QC, spin VMs, load data into DBs, create LUTs and other fun backend stuff we need to do to spin https://genetics.opentargets.org

Primary LanguagePythonApache License 2.0Apache-2.0

genetics-backend

QC, spin VMs, load data into DBs, create LUTs and other fun backend stuff we need to do to spin https://genetics.opentargets.io

Dockerfile

There is a docker file to create an image with the project and required dependencies in place.

How to run the docker container

Build image and tag it with a name for convenience of calling later:

    docker build --tag otg-etl .

Use the Google Cloud Storage as source to load release data

Start a docker container in interactive mode.

Host names must not contain protocol (https is assumed) or slashes. The data loading script uses localhost if no host name provided.

    docker run -it --rm \
    --env ES_HOST='<elasticsearch host name>' \
    --env CLICKHOUSE_HOST='<ot clickhouse db host name>' \
    otg-etl

Authenticate google cloud storage.

    gcloud auth application-default login

Load release data to ot database and the Elasticserch.

    bash genetics-backend/loaders/clickhouse/create_and_load_everything_from_scratch.sh gs://genetics-portal-output/190504

Use local disk as source to load release data

Start a docker container in interactive mode.

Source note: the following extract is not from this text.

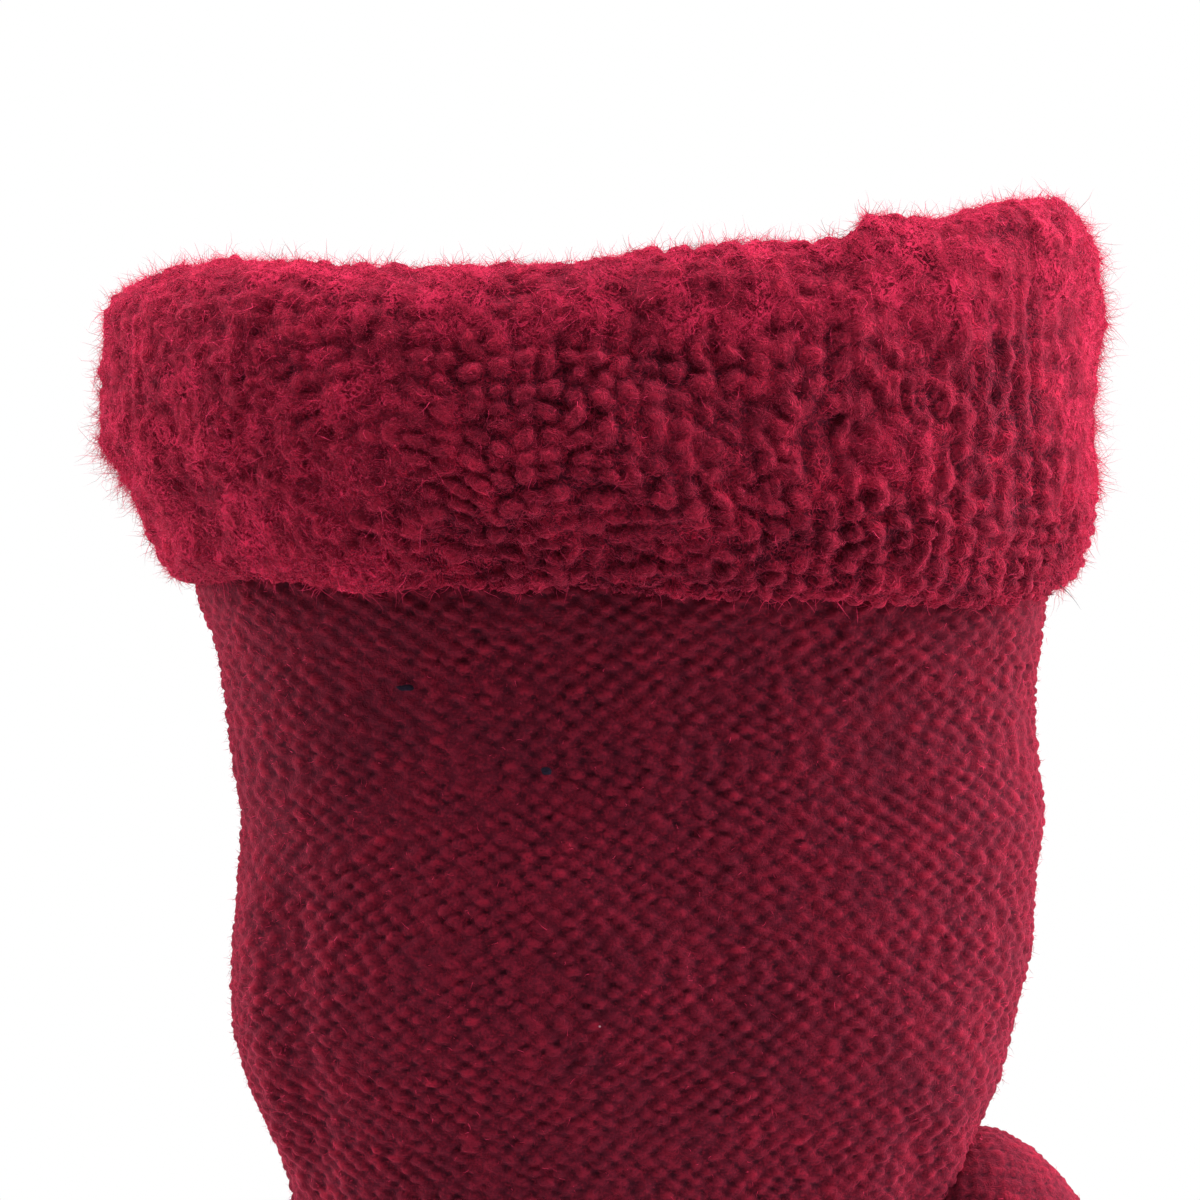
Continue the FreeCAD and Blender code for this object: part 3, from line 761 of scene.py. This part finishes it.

Host names must not contain protocol (https is assumed) or slashes. The data loading script uses localhost if no host name provided.

    docker run -it --rm \
    --env ES_HOST='<elasticsearch host name>' \
    --env CLICKHOUSE_HOST='<ot clickhouse db host name>' \
    -v <directory with data>:/data/
    otg-etl

Load release data to ot database and the Elasticserch.

    bash genetics-backend/loaders/clickhouse/create_and_load_everything_from_scratch.sh /data

Download release data from FTP to local file system

You can use wget to download the release data. Below is an example of the command for 19.05.04 release data.

    wget --mirror ftp://ftp.ebi.ac.uk/pub/databases/opentargets/genetics/190504/